Moreover, a fresh crop of mayors, many of whom won reelection this month by wide margins, have formed partnerships with business leaders and community activists that have eliminated much of the rancor that once kept commerce away.
"I find that mayors are more practical," Boston Mayor Thomas Menino said in a recent interview. "They do not have the patronage they had in the past ... and the funnel from Washington is just not there. We are more bottom line."
WHILE some mayors are beginning to manage cities in the style of corporate executives, the indicators of urban financial health have been slow to respond.
Federal figures show that between 1990 and 1993, 87 percent of new entry level jobs in large metropolitan areas were created in suburbs.
And despite widespread praise for reforms enacted by Cleveland Mayor Michael White, for example, that city's share of the region's property-tax base continues to fall faster than its population. Detroit Mayor Dennis Archer has secured major investment commitments from that city's business community, but its share of the metropolitan tax base has dropped nearly 2 percent in the last five years.
The occasional scandal doesn't help.
In Kansas City, a recent FBI probe of the city's port authority uncovered a wide-ranging bribery scheme. Another FBI investigation caught two Miami city commissioners soliciting kickbacks from a company bidding on a city contract. This summer, a New York assemblyman was indicted on charges of receiving payoffs from a social-service group he'd helped to obtain public grants.
Here in Chicago, recent controversies have plunged Mayor Richard M. Daley into the worst crisis of his administration. Last month, an alderman with close ties to the mayor resigned after reports that he accepted a $1.2 million loan from a company with city contracts. It's the latest episode in a long series of cozy dealings that some critics have labeled "pinstripe patronage."
There's no telling what impact scandals like these might have on a city's bottom line, but there's little evidence to suggest that the effects are negligible. In recent years, for instance, firms that rate municipal bonds have begun paying more attention to the structures city governments enact to ensure sound financial management. A good bond rating means the city pays lower interest rates when it borrows money to fund projects.
According to George Leung, managing director of Moody's Investors Service in New York, cities that hire more professional managers and enact more sophisticated methods of revenue forecasting tend to fare better in their analyses.
"Certainly," he says, "credible and sound financial management practices are good for a city's overall credit quality." More important, experts say, the mere appearance of impropriety is often enough to persuade companies to build elsewhere.
For the nation's mayors, outbreaks of corruption often make it more difficult to address larger bureaucratic problems.
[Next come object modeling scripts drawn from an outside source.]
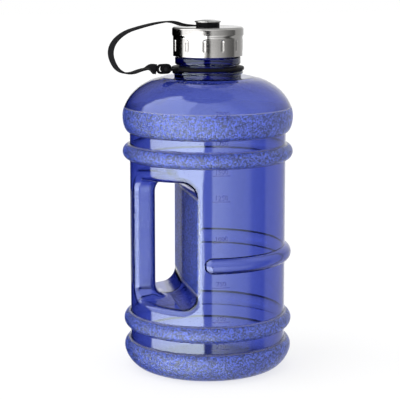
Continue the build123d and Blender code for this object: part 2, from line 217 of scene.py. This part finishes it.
def flat_mark(text):
    """A number over its line as flat faces, centred on X, with the line's foot at y 0."""
    curve = bpy.data.curves.new("digits", "FONT")
    curve.body = text
    curve.align_x = "CENTER"
    curve.resolution_u = 3
    holder = bpy.data.objects.new("digits", curve)
    digits = bpy.data.meshes.new_from_object(holder)
    flat = bmesh.new()
    flat.from_mesh(digits)
    bpy.data.objects.remove(holder)
    bpy.data.curves.remove(curve)
    bpy.data.meshes.remove(digits)
    tall = max(v.co.y for v in flat.verts)
    for v in flat.verts:
        v.co = v.co * (MARK_DIGIT_H / tall)
        v.co.y += MARK_LINE_H + MARK_GAP
    across = [MARK_LINE_W * (i / MARK_LINE_STEPS - 0.5) for i in range(MARK_LINE_STEPS + 1)]
    foot, head = [[flat.verts.new((x, y, 0)) for x in across] for y in (0, MARK_LINE_H)]
    for i in range(MARK_LINE_STEPS):
        flat.faces.new((foot[i], foot[i + 1], head[i + 1], head[i]))
    return flat


def raise_mark(made, flat, on_bottle):
    """Adds the flat mark to made as a solid, from just under the bottle's surface to just over it."""
    copies = {
        v: [made.verts.new(on_bottle(v.co, rise)) for rise in (-MARK_SINK, MARK_RISE)] for v in flat.verts
    }
    for face in flat.faces:
        made.faces.new([copies[v][1] for v in face.verts])
        made.faces.new([copies[v][0] for v in reversed(face.verts)])
    for edge in flat.edges:
        if edge.is_boundary:
            a, b = copies[edge.verts[0]], copies[edge.verts[1]]
            made.faces.new((a[0], b[0], b[1], a[1]))


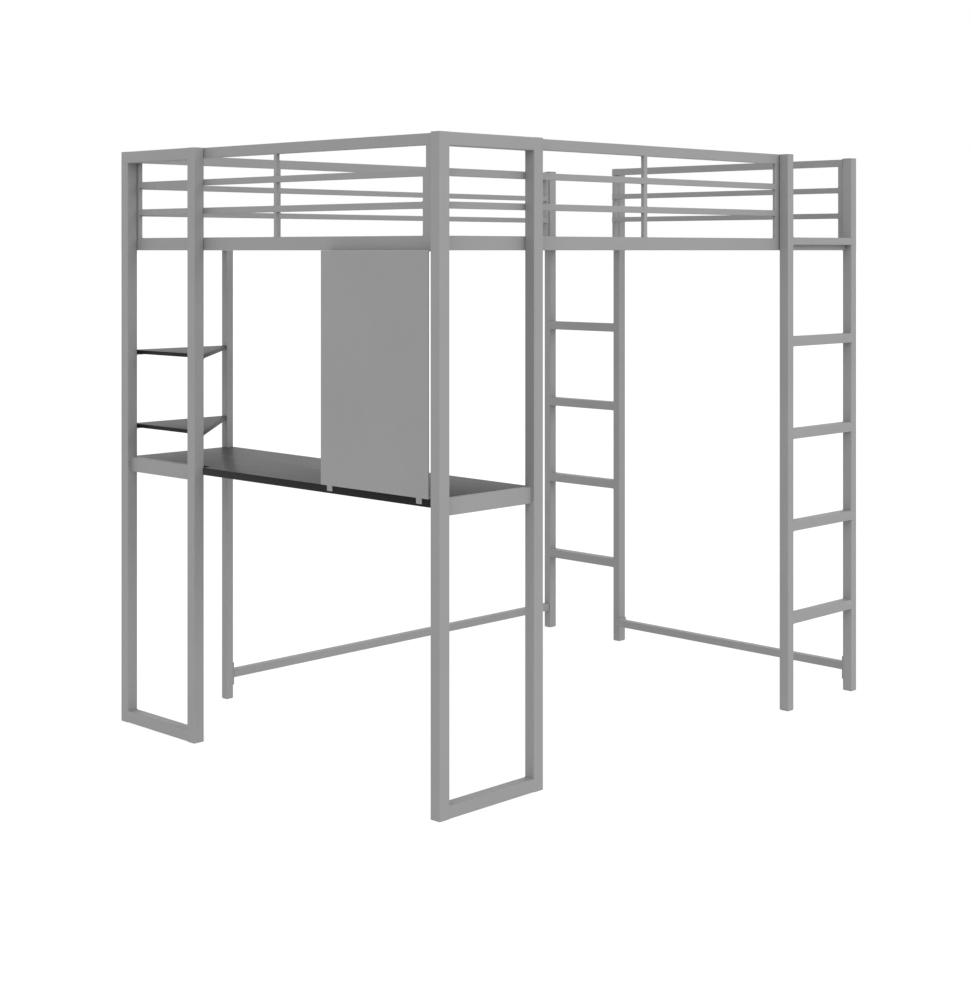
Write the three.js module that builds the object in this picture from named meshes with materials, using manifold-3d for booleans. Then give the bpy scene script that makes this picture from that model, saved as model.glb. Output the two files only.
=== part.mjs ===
// Steel loft bed with a desk, a privacy panel, two corner shelves and two ladders.
// Units are millimetres, +Z is up. Pieces are placed from the outer bottom corner at the desk's
// right end: X runs along the bed, Y across it. The whole bed is then centred over its footprint.

import * as THREE from 'three';
import { mergeVertices } from 'three/addons/utils/BufferGeometryUtils.js';
import Module from 'manifold-3d';

const wasm = await Module();
wasm.setup();

// Overall size
const LENGTH = 2015;
const WIDTH = 1497;
const HEIGHT = 1829;
const GAP = 0.3;
const GLIDE = 3;
const [X, Y, Z] = [0, 1, 2];

// Corner frames of square tube
const FRAME_WIDTH = 398;
const POST = 37;
const POST_RADIUS = 3;
const TUBE_RADIUS = 1.5;
const DESK_BAR_HEIGHT = 46;
const DESK_BAR_DEPTH = 20;
const RIGHT_DESK_BAR = { front: 12, bottom: 805 };
const LEFT_DESK_BAR = { front: 15, bottom: 803.5 };

// Rear leg, under the left side rail
const LEG = 27.7;
const LEG_X = 395.2;

// Bed base and guards
const BASE = 1513;
const GUARD_PLANE = POST + GAP;
const GUARD_DEPTH = 25;
const GUARD_INNER = GUARD_PLANE + GUARD_DEPTH;
const LEFT_GUARD_INNER = WIDTH - GUARD_DEPTH;
const GUARD_BAR = 12.7;
const SEAM = 0.2;
const NEAR_LEVELS = { rail: [1513, 1552.5], low: [1625.5, 1644.5], high: [1713, 1732], top: [1797.5, 1829] };
const LEFT_LEVELS = { rail: [1513, 1552], low: [1622.5, 1641], high: [1709.5, 1728.5], top: [1795, 1825] };
const LADDER_END_LEVELS = { rail: [1513, 1552], low: [1622.5, 1641], high: [1710.5, 1729.5], top: [1802.5, 1827] };
const LADDER_GUARD_X = 1953.5;
const LADDER_GUARD_END = 1112;
const GUARD_PLATE = 3;

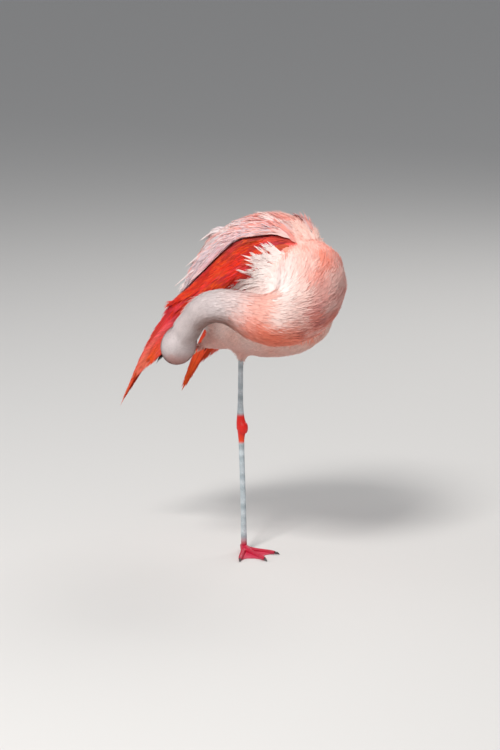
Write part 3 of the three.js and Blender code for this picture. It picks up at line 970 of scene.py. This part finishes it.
coatLook = {
    "thick": 0.0005,        # of a vane, metres as all lengths
    "cup": 0.10,            # how hollow it is
    "soft": 0.75,           # how far its shading follows the coat
    "rise": (0.62, 0.80),   # where its tip lies in the coat's depth
    "stray": 0.04,          # how unevenly the feathers turn
    "mottle": 0.04,         # and how unevenly they are toned
    "rootShade": 0.92,
    "sizeAt": lambda p: 1.0,
    "widest": 0,            # where sizeAt spreads the roots too, its largest value
    "follow": 0.6,          # how readily a feather turns with the lie of the coat
    "sag": 0,
    "heading": None,        # a fixed way to lie
    "trail": None,          # where it turns once it has left the skin
    "avoid": (),            # regions that it doesn't reach over
    "palette": None,
}
neckLook = dict(
    coatLook, length=0.0110, width=0.0046, stations=[0, 0.5, 0.86, 1], profile=[1.0, 0.8],
    thick=0.0002, cup=0.05, soft=0.9, rise=(0.62, 0.74), stray=0.10, mottle=0.03,
    spacing=0.0024, sizeAt=neckSize, widest=2.5, rootSeed=1, seed=11, avoid=("wing",),
    barbs={"count": 3, "from": 0.45, "run": 0.0050, "fray": 1.0, "loose": 0.0001,
           "width": 0.0007, "streak": 0.03})
headLook = dict(
    coatLook, length=0.0072, width=0.0020, stations=[0, 0.5, 0.86, 1], profile=[1.0, 0.55],
    thick=0.0001, cup=0.02, soft=0.9, rise=(0.50, 0.75), stray=0.14, spacing=0.00118,
    rootSeed=2, seed=12, avoid=("wing",))
bodyLook = dict(
    coatLook, length=0.026, width=0.0125, stations=[0, 0.3, 0.62, 0.9, 1],
    profile=[0.8, 1.0, 0.62], thick=0.0004, cup=0.08, rise=(0.62, 0.72), stray=0.10,
    spacing=0.0054, rootSeed=3, seed=13, tipTone=tones["white"], tipShare=0.3,
    trail=rearTrail, avoid=("wing",), wingGap=0.016,
    barbs={"count": 4, "from": 0.5, "run": 0.0085, "fray": 1.05, "loose": 0.0002,
           "width": 0.0013, "streak": 0.04})
thighLook = dict(
    bodyLook, length=0.012, width=0.0050, spacing=0.0032, rootSeed=7, seed=14, stray=0.06,
    rise=(0.25, 0.4), trail=lambda p: Vector((0, 0, -1)), lowest=0.353,
    barbs=dict(bodyLook["barbs"], count=2, run=0.004))

finishPiece("skin", skin.data, "pale_plumage", skinSettings["flesh"], skinDown)
coatPiece("neck_feathers", faceRegions == "neck", neckLook, "neck_plumage")
coatPiece("head_feathers", faceRegions == "head", headLook, "neck_plumage")
coatPiece("thigh_feathers", (faceRegions == "thigh") & (faceCentres[:, 2] > thighLook["lowest"]),
          thighLook, "pale_plumage")
print("neck, head and thigh made")


def smoothLine(points, count):
    # Evenly numbered points on a smooth curve through the given ones.
    padded = [points[0] * 2 - points[1], *points, points[-1] * 2 - points[-2]]
    line = []
    for k in range(count):
        t = k / (count - 1) * (len(points) - 1)
        i = min(int(t), len(points) - 2)
        f = t - i
        a, b, c, d = padded[i:i + 4]
        line.append(0.5 * ((2 * b) + (c - a) * f + (2 * a - 5 * b + 4 * c - d) * f ** 2
                           + (3 * b - a - 3 * c + d) * f ** 3))
    return line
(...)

According to Milwaukee Mayor John Norquist, it's often impossible for mayors to try innovative new programs without opening themselves up to new forms of controversy.
In recent years, for example, Indianapolis Mayor Steven Goldsmith has won national acclaim for his aggressive efforts to cut costs in city government and force municipal departments to compete with the private sector. During his tenure, Mayor Goldsmith has reduced the city's work force by 40 percent and put more than 70 government services out for bid. Nevertheless, the mayor walked into a storm of criticism last year after many of the private consultants and contractors he hired as mayor contributed large sums to his Indiana gubernatorial campaign. Charges of influence peddling helped derail his candidacy.
Although the stakes are high and the road is littered with bad examples, most observers agree that America's mayors have made progress in the battle against corruption, and have already begun to adopt management strategies that add value and reduce cost in city government. The rest, they say, is largely a matter of self-confidence.
"Everybody loves a city," Mayor Norquist says, "but only if it functions properly."